Kerry James Marshall’s Dailies from Rythm Mastr approaches visibility and representation using the politics and socioeconomic backdrop of his hometown of Chicago. In this excerpt from his overarching comic book series, Rythm Mastr, first begun in the early 1990s, Marshall aims to respond to the historical absence of Black protagonists in the format which he, like so many others, enjoyed growing up. Marshall explains:
It’s a complicated story. One dimension is coming to terms with the mythical past, the ancient African history that black people know or don’t know. You have people trying to reclaim that past, but also trying to survive a difficult present and project themselves into a future with more possibility.
Though the path to improvement is impossible to define, the multitude of voices collapse the past, present, and future in search of answers. We are left, through many of the works, with a call to advance – to recall, and more urgently, to reconsider. Nick Cave’s Arm Peace, a bronze cast of the artist’s own body, brings into focus one of the core messages of the presentation.
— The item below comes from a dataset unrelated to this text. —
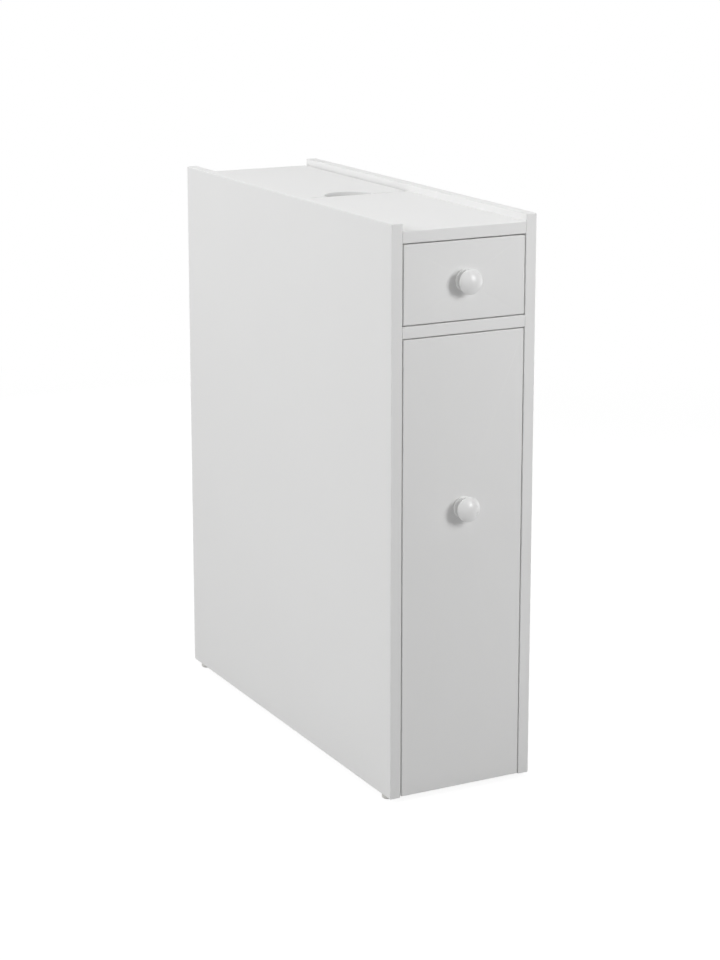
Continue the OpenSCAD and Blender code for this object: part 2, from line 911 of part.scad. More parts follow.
module guard_rail_upper_left() {
    mirror([1, 0, 0]) guard_rail(upper_rail_z);
}

module guard_rail_screws() {
    left_too() both_rail_screw_sites() short_screw();
}

module pullout_cam_bolts() {
    pullout_cam_sites() cam_bolt();
}

module pullout_cam_discs() {
    pullout_cam_sites() cam_disc();
}

module pullout_dowels() {
    pullout_dowel_sites() dowel();
}

module pullout_screws() {
    back_screw_sites() long_screw();
    divider_screw_sites() long_screw();
}

module pullout_knob() {
    knob(pullout_knob_z);
}

module pullout_knob_screw() {
    knob_screw(pullout_knob_z);
}

// A fixed castor on its own axis: the floor is at z = 0
module castor_bracket() {
    plate_z = castor_h - plate_t;
    color(bare_steel) difference() {
        union() {
            translate([0, 0, plate_z]) linear_extrude(plate_t)
                eased_rectangle([-plate_w / 2, -plate_l / 2], [plate_w / 2, plate_l / 2],
                                 plate_corner);
            for (x = [-fork_x - plate_t, fork_x])
                translate([x, 0, 0]) rotate([90, 0, 90]) linear_extrude(plate_t) union() {
                    translate([0, axle_z]) circle(r = ear_r);
                    polygon([
                        [-ear_r, axle_z], [ear_r, axle_z],
                        [plate_l / 2 - ear_foot, plate_z + plate_t / 2],
                        [ear_foot - plate_l / 2, plate_z + plate_t / 2]
                    ]);
                }
        }
        for (x = [-plate_hole_x, plate_hole_x]) for (y = [-plate_hole_y, plate_hole_y])
            translate([x, y, plate_z - cut])
                cylinder(r = castor_screw_r + 2 * fit, h = plate_t + 2 * cut);
        translate([0, 0, axle_z])
            rod_x(axle_d / 2 + fit, -fork_x - plate_t - cut, fork_x + plate_t + cut);
    }
}

// A riveted axle with a head on each end
module castor_axle() {
    head_x = fork_x + plate_t;
    color(bare_steel) translate([0, 0, axle_z]) {
        rod_x(axle_d / 2, -head_x, head_x);
        rod_x(axle_d / 2 + rivet_lip, head_x + fit, head_x + fit + rivet_h);
        rod_x(axle_d / 2, head_x, head_x + fit);
        rod_x(axle_d / 2 + rivet_lip, -head_x - fit - rivet_h, -head_x - fit);
        rod_x(axle_d / 2, -head_x - fit, -head_x);
    }
}

// A moulded wheel: rim with a rounded tread, thin web with ribs, and hub
module castor_wheel() {
    wheel_r = wheel_d / 2;
    rim_r = wheel_r - rim_t;
    color(dark_plastic) translate([0, 0, axle_z]) rotate([0, 90, 0]) difference() {
        union() {
            rotate_extrude($fn = 96) union() {
                translate([0, -wheel_w / 2]) square([hub_r, wheel_w]);
                translate([0, -wheel_w * web_share / 2])
                    square([rim_r + weld, wheel_w * web_share]);
                translate([rim_r, -wheel_w / 2]) square([wheel_r - tread_r - rim_r, wheel_w]);
                translate([rim_r, tread_r - wheel_w / 2])
                    square([wheel_r - rim_r, wheel_w - 2 * tread_r]);
                for (y = [tread_r - wheel_w / 2, wheel_w / 2 - tread_r])
                    translate([wheel_r - tread_r, y]) circle(r = tread_r);
            }
            for (rib = [0:rib_count - 1]) rotate(rib * 360 / rib_count)
                block([hub_r - weld, -rib_t / 2, -wheel_w * rib_share / 2],
                      [rim_r + weld, rib_t / 2, wheel_w * rib_share / 2]);
        }
        translate([0, 0, -wheel_w]) cylinder(r = axle_d / 2 + fit, h = 2 * wheel_w);
    }
}

module castor_site(side, y) {
    translate([side * castor_x, y, 0]) children();
}

module castor_sites() {
    for (side = [-1, 1]) for (y = [castor_front_y, castor_rear_y])
        castor_site(side, y) children();
}

module castor_screw_sites() {
    castor_sites() for (x = [-plate_hole_x, plate_hole_x])
        for (y = [-plate_hole_y, plate_hole_y])
            translate([x, y, castor_h]) children();
}

module castor_screw_bore() {
    translate([0, 0, -cut]) cylinder(r = castor_screw_r + fit, h = castor_screw_l + end_gap + cut);
}

module castor_bracket_front_left() {
    castor_site(-1, castor_front_y) castor_bracket();
}

module castor_bracket_front_right() {
    castor_site(1, castor_front_y) castor_bracket();
}

module castor_bracket_rear_left() {
    castor_site(-1, castor_rear_y) castor_bracket();
}

module castor_bracket_rear_right() {
    castor_site(1, castor_rear_y) castor_bracket();
}

module castor_axles() {
    castor_sites() castor_axle();
}

module castor_screws() {
    color(bare_steel) castor_screw_sites() difference() {
        union() {
            translate([0, 0, -plate_t - castor_head_h])
                cylinder(r1 = castor_head_r - castor_head_slope, r2 = castor_head_r,
                         h = castor_head_h);
            translate([0, 0, -plate_t])
                cylinder(r = castor_screw_r, h = plate_t + castor_screw_l);
        }
        for (turn = [0, 90]) translate([0, 0, -plate_t - castor_head_h]) rotate(turn)
            block([-castor_screw_r, -slot_half, -cut],
                  [castor_screw_r, slot_half, slot_depth]);
    }
}

module castor_wheel_front_left() {
    castor_site(-1, castor_front_y) castor_wheel();
}

module castor_wheel_front_right() {
    castor_site(1, castor_front_y) castor_wheel();
}

module castor_wheel_rear_left() {
    castor_site(-1, castor_rear_y) castor_wheel();
}

module castor_wheel_rear_right() {
    castor_site(1, castor_rear_y) castor_wheel();
}

side_panel_left();
side_panel_right();
top_panel();
middle_shelf();
partition();
back_panel();
rear_stretcher();
glides();
glide_nails();
carcass_cam_bolts();
carcass_cam_discs();
carcass_dowels();
pivot_bushes();
lid();
lid_pins();
drawer_front();
drawer_side_left();
drawer_side_right();
drawer_back();
drawer_bottom();
drawer_dowels();
drawer_screws();
drawer_knob();
drawer_knob_screw();
pullout_front();
pullout_base();
pullout_divider();
pullout_back();
pullout_shelf();
shelf_pins();
guard_rail_lower_left();
guard_rail_lower_right();
guard_rail_upper_left();
guard_rail_upper_right();
guard_rail_screws();
pullout_cam_bolts();
pullout_cam_discs();
pullout_dowels();
pullout_screws();
pullout_knob();
pullout_knob_screw();
castor_bracket_front_left();
castor_bracket_front_right();
castor_bracket_rear_left();
castor_bracket_rear_right();
castor_axles();
castor_screws();
castor_wheel_front_left();
castor_wheel_front_right();
castor_wheel_rear_left();
castor_wheel_rear_right();
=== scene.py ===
"""Looks of a slim bathroom side cabinet: satin white boards, turned knobs, a flap lid with a
finger notch, a small drawer and a tall pull-out unit on castors.

Lengths are metres in the frame's own axes: +X right, -Y front, +Z up.
"""

import logging
import math
from abc import ABC, abstractmethod
from contextlib import contextmanager
from dataclasses import dataclass
from enum import Enum
from typing import Callable, Iterator, Sequence

import bmesh
import bpy
from mathutils import Matrix, Vector


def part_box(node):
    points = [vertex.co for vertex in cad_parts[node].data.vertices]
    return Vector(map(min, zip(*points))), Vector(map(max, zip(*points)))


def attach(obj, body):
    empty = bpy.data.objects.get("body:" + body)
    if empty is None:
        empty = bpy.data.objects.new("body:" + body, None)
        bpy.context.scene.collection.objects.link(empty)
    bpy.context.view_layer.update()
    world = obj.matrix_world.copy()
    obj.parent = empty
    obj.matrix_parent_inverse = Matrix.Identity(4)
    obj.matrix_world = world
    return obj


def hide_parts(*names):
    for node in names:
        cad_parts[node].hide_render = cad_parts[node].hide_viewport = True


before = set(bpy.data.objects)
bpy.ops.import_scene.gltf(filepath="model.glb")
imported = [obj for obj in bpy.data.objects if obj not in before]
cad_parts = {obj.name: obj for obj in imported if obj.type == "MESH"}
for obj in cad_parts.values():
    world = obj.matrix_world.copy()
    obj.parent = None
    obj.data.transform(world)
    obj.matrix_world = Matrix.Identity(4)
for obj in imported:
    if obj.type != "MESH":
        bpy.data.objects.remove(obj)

log = logging.getLogger("bathroom_cabinet")

MM = 0.001
FULL_TURN = 2 * math.pi
MERGE_GAP = 1e-6
PARALLEL = 0.999
FLAT_FACE_WEIGHT = 100

# Shader values: a noise's middle, the limit of a mask, and the sockets of a colour Mix
NOISE_MIDDLE = 0.5
MASK_LIMIT = 0.5
MIX_FACTOR, MIX_FIRST, MIX_SECOND, MIX_RESULT = 0, 6, 7, 2

Colour = tuple[float, float, float]
Point2 = tuple[float, float]
Point3 = tuple[float, float, float]

WHITE: Colour = (1.0, 1.0, 1.0)


class Axis(Enum):
    """Direction along which a board's edges run."""

    X = 0
    Y = 1
    Z = 2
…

A torso with an uplifted arm draped in a floral garland, the sculpture is both a memorial for the Black lives lost at the hands of gun violence, as well as a declaration of power. The arm, clenched in a raised fist and encircled by a burst of rays, is an undeniable statement of resilience, pride, and hope for the future.
The exhibition’s title quietly acknowledges that progress is a tender, fragile thing. Its interpretation can be broadly and openly considered, though as Cave’s piece so adeptly ensures, there is value, weight, and inspiration in every part of the complex and nuanced path of progress.